Everniicola

Scientific classification
- Kingdom: Fungi
- Division: Ascomycota
- Class: incertae sedis
- Order: incertae sedis
- Family: incertae sedis
- Genus: Everniicola D.Hawksw. (1982)
- Species: E. flexispora
- Binomial name: Everniicola flexispora D.Hawksw. (1982)

= Everniicola =

- Genus: Everniicola
- Species: flexispora
- Authority: D.Hawksw. (1982)
- Parent authority: D.Hawksw. (1982)

Single-species fungal genus

Everniicola is a fungal genus of uncertain placement in the Ascomycota. It comprises a single species, Everniicola flexispora, a lichenicolous (lichen-dwelling) fungus. The genus and its species were described in 1982 by David Leslie Hawksworth. The fungus was originally described from the lichen host Evernia prunastri. It has also been recorded on Nephroma arcticum, on which its presence results in bleached spots with dark rims.

==Taxonomy==

Everniicola is a monospecific genus of lichen-dwelling fungi (lichenicolous fungi), erected in 1981 by David L. Hawksworth to accommodate a unique species, Everniicola flexispora. It was originally proposed for placement in the Sphaeropsidales within the coelomycetous fungi—an artificial assemblage of asexual fungi that produce spores in enclosed fruiting bodies known as pycnidia. No previously described genus of coelomycetes was found to be suitable for this fungus, which grows on the thallus of the widespread foliose lichen Evernia prunastri. The genus is now considered to be of uncertain placement in the Ascomycota.

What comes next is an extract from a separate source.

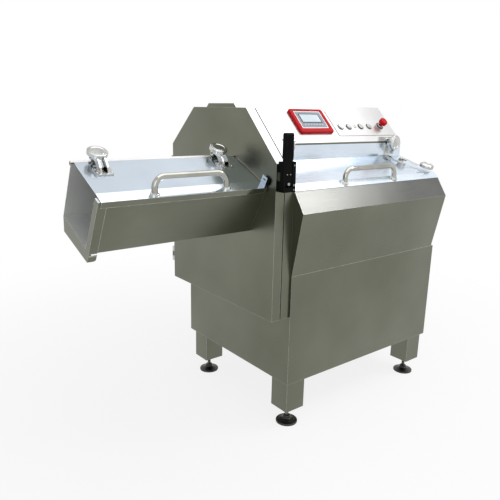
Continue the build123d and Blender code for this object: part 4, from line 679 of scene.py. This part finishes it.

The genus name Everniicola reflects its host association (Evernia) and ecological role (–cola, meaning "dweller"). The genus is distinguished by its unusual conidia, which are L-shaped and , a morphology not seen in other described lichenicolous coelomycetes.

==Description==

Everniicola flexispora produces small, inconspicuous fruiting bodies (conidiomata) that form within brown necrotic patches 0.5–1 mm across on the surface of its lichen host. These lesions have a slightly darker brown margin and occur exclusively on the upper surface of the thallus. Within each infected spot, up to 30 immersed fruiting bodies may be present. These are roughly spherical to somewhat cup-shaped (subglobose to cupuliform), 20–40 micrometres (μm) in diameter, and possess a small pore (ostiole) through which spores are released.

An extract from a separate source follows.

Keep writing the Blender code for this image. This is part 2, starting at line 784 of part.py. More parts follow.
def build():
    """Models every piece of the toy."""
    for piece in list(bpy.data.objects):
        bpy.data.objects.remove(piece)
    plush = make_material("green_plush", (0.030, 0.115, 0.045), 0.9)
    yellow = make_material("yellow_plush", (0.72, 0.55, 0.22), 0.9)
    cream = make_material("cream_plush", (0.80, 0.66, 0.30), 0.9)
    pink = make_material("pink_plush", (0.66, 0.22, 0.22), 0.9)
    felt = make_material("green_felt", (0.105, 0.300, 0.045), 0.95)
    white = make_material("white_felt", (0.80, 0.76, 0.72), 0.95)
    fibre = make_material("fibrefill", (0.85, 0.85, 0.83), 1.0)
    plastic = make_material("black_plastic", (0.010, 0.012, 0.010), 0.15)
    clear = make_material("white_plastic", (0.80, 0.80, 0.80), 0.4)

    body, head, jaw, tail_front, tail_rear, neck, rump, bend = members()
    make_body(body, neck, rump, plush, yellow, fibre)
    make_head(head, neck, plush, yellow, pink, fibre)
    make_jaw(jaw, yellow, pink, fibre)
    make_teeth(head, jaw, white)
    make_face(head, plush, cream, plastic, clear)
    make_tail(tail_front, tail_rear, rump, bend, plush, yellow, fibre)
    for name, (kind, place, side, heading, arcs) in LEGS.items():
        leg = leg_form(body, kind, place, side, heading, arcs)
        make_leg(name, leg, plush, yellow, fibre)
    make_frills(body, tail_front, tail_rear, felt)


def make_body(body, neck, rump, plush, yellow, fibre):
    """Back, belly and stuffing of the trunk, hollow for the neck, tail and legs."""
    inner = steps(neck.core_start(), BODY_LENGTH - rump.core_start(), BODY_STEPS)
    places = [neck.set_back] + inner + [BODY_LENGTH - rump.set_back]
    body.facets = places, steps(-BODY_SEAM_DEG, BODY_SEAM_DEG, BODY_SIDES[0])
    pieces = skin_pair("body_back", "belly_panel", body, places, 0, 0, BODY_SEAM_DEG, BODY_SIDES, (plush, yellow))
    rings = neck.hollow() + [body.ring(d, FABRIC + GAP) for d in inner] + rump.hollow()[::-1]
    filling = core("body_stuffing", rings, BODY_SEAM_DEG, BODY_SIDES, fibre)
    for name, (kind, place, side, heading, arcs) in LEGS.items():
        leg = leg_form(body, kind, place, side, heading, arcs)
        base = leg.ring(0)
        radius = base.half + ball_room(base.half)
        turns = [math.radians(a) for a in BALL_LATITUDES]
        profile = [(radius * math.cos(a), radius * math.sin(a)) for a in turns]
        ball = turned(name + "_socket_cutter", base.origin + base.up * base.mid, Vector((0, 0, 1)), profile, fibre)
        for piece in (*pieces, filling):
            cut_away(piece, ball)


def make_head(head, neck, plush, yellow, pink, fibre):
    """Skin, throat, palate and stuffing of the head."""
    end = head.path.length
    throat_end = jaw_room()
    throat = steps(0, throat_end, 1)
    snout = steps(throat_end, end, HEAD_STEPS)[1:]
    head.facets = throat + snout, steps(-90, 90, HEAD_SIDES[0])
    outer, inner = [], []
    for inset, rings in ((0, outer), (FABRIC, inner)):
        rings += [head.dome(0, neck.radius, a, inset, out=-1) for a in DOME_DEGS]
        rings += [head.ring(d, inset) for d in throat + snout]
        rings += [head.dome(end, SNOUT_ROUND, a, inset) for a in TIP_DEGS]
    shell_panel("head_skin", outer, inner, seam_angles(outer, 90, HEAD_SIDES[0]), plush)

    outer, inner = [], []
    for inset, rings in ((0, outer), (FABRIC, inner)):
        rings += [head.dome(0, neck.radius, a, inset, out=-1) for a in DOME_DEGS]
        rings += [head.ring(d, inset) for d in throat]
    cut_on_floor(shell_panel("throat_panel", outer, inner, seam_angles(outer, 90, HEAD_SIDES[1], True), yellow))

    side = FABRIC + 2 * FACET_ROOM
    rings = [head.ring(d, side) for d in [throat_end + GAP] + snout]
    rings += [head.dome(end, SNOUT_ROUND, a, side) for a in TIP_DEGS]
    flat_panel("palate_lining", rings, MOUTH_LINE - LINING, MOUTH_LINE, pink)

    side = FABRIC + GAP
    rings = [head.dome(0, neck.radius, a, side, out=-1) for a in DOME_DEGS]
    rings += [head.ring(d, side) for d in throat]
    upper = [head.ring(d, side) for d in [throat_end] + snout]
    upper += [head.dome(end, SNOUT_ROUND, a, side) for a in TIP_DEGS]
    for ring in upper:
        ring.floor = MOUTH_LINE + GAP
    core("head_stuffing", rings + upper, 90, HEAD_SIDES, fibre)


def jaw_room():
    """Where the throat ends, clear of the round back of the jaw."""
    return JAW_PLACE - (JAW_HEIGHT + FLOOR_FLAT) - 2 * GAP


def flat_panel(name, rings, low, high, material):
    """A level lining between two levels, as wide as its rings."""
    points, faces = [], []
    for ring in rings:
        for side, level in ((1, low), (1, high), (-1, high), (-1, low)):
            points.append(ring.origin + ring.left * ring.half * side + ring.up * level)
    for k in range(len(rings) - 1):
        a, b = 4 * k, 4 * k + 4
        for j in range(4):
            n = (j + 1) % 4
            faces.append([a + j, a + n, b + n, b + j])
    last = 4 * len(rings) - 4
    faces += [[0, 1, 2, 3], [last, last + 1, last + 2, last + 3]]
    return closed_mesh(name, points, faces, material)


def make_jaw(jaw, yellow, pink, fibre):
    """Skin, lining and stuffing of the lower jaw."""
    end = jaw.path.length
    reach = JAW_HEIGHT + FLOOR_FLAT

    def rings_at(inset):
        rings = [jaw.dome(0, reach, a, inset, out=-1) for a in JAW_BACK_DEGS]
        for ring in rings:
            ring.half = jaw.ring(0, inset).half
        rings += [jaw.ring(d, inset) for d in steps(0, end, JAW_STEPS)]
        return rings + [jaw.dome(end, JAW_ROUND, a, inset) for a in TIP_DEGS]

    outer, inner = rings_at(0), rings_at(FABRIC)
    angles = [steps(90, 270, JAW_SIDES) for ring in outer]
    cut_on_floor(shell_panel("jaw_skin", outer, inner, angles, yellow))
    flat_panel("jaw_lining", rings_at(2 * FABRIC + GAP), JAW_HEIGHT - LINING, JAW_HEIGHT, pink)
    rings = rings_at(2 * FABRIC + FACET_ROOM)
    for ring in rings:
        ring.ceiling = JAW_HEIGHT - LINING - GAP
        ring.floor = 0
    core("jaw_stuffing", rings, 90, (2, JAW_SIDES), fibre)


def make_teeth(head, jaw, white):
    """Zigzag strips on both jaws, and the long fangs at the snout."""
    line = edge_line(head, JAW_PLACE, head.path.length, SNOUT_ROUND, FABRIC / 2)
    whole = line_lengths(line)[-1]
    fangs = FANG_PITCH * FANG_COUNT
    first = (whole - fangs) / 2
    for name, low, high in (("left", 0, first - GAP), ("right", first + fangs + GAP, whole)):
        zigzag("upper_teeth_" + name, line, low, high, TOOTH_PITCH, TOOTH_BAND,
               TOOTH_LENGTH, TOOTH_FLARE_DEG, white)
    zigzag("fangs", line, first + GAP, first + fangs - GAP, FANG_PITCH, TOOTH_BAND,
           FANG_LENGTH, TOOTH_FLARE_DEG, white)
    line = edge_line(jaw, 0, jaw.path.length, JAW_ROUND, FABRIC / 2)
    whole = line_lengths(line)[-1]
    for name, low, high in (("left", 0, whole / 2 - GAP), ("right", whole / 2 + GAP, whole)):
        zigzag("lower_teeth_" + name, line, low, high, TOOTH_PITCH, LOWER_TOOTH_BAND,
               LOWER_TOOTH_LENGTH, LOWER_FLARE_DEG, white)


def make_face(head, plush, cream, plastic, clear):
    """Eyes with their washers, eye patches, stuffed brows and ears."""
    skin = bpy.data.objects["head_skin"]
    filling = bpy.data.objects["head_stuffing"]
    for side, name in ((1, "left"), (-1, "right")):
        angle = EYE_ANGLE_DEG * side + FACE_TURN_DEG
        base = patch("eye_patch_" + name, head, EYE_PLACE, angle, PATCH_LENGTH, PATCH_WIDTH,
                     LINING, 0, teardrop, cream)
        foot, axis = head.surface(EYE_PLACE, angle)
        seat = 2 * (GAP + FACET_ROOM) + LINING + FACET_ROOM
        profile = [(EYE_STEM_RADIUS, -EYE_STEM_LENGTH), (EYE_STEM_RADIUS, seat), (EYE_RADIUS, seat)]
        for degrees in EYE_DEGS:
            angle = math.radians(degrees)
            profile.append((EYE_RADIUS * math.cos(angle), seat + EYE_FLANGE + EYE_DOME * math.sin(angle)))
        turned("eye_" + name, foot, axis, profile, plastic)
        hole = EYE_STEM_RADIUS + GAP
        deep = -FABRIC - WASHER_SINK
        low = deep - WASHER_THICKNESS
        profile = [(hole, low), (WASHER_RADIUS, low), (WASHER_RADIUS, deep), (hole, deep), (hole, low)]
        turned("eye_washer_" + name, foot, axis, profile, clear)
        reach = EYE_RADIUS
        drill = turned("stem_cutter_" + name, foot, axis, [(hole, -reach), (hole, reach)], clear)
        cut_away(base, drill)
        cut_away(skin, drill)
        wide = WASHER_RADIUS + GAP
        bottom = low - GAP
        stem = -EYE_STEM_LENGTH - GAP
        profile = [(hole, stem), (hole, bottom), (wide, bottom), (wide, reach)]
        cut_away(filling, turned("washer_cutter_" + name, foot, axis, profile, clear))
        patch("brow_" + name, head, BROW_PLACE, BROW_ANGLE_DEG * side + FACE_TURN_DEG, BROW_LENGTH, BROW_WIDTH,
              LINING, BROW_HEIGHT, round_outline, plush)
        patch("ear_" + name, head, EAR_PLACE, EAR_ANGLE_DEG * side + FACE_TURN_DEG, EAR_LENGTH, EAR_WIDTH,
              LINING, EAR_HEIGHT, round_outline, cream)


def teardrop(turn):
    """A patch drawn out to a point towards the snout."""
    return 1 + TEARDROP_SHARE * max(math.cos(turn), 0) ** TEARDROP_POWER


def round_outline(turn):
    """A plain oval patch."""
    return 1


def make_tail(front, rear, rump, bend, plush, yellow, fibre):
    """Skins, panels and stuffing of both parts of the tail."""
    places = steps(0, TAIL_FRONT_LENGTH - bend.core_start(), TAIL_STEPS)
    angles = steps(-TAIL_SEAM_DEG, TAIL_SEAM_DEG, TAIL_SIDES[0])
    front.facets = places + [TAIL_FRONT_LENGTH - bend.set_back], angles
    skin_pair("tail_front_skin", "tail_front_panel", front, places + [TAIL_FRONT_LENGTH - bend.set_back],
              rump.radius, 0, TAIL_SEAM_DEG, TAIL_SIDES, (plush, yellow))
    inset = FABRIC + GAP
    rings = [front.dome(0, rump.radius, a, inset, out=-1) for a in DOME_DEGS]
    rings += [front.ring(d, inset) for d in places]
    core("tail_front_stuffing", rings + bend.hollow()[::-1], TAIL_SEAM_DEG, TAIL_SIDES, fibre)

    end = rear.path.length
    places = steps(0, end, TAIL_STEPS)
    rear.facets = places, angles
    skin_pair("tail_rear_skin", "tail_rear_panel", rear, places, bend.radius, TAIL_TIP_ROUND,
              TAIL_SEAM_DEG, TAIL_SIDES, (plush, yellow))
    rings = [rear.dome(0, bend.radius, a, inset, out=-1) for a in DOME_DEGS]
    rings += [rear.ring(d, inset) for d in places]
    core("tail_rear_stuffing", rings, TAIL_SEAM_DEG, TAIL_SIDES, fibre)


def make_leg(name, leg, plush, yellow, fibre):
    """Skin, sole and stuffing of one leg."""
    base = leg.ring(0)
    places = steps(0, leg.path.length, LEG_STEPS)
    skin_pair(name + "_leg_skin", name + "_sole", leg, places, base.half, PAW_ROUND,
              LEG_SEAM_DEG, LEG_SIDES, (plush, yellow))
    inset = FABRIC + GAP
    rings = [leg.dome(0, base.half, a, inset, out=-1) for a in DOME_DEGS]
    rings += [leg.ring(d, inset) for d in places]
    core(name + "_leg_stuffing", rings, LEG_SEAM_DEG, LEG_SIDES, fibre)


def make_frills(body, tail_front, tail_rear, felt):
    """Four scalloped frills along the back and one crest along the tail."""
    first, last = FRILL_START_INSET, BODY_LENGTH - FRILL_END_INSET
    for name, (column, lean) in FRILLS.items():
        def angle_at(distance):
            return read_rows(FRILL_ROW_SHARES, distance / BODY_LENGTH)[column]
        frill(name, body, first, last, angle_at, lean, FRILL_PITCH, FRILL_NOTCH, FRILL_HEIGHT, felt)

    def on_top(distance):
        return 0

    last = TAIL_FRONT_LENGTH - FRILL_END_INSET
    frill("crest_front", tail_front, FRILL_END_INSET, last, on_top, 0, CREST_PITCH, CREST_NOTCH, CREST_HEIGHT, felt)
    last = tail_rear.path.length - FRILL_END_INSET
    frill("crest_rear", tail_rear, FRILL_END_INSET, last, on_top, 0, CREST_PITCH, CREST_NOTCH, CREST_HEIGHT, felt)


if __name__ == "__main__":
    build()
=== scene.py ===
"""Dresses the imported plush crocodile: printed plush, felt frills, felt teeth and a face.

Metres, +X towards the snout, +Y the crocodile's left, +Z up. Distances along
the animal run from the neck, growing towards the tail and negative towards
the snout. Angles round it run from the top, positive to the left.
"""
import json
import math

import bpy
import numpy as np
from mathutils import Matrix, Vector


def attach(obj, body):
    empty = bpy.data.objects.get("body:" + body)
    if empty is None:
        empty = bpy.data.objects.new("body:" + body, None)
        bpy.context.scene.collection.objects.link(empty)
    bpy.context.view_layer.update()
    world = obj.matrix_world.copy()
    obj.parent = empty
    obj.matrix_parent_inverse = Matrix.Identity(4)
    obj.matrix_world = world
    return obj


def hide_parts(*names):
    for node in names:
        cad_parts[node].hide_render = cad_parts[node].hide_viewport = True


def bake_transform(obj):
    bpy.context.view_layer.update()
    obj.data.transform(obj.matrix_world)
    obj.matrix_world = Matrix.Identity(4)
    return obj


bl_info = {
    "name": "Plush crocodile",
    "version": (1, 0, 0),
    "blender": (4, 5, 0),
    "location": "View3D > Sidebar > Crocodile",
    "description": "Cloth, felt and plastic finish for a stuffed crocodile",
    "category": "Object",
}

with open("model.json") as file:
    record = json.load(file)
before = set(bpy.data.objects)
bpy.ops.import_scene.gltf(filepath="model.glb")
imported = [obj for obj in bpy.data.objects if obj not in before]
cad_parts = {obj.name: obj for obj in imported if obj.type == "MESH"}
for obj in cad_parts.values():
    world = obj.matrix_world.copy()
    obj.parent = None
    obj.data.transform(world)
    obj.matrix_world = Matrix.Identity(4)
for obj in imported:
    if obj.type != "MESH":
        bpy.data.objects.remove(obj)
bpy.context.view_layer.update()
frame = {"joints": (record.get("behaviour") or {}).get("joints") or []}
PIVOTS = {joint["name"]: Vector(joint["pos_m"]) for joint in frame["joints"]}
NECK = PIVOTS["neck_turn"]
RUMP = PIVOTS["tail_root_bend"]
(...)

The wall of each conidioma is 5–8 μm thick, composed of loosely packed cells—rounded to angular fungal cells that form tissue-like layers. These cells are pale in colour (subhyaline to light brown), individually 4–6 μm in diameter. Inside the cavity, the spore-producing (conidiogenous) cells line the inner wall densely. These are hyaline (transparent), non-proliferating, flask-like (phialidic) cells, shaped either globose or with a short neck, measuring 2.5–4 μm across.

The asexual spores (conidia) are the most distinctive feature of this fungus. They are hyaline, smooth-walled, and measure 8–10(–11.5) μm long by 1.5–2 μm wide. Although broadly cylindrical, they are characteristically bent—often at a sharp angle, giving them an L-shaped or hook-like appearance. The conidia are mostly single-celled but may occasionally be septate (divided into two or three cells), and they do not aggregate into chains or become embedded in mucilage.

==Habitat and distribution==

Everniicola flexispora is a lichenicolous fungus known only from its type locality in Pembrokeshire, Wales, where it was found growing on the thallus of Evernia prunastri—a common epiphytic lichen that inhabits tree branches in humid, temperate environments. The type specimen was collected in 1970 from beech twigs near Orielton. The fungus has additionally been documented from Alaska, the Murmansk Oblast, the Sayan Mountains, from Finland and Norway, and from Germany.

This fungus co-occurs on the same thallus as Lichenoconium erodens, another lichenicolous coelomycete. However, the two can be easily distinguished: Lichenoconium forms larger, more emergent fruiting bodies with no well-defined lesion margins, unlike the discrete patches and immersed pycnidia of Everniicola. There is no evidence that E. flexispora causes significant damage to its host, but it does produce visible necrotic lesions and may mildly parasitise the lichen tissues.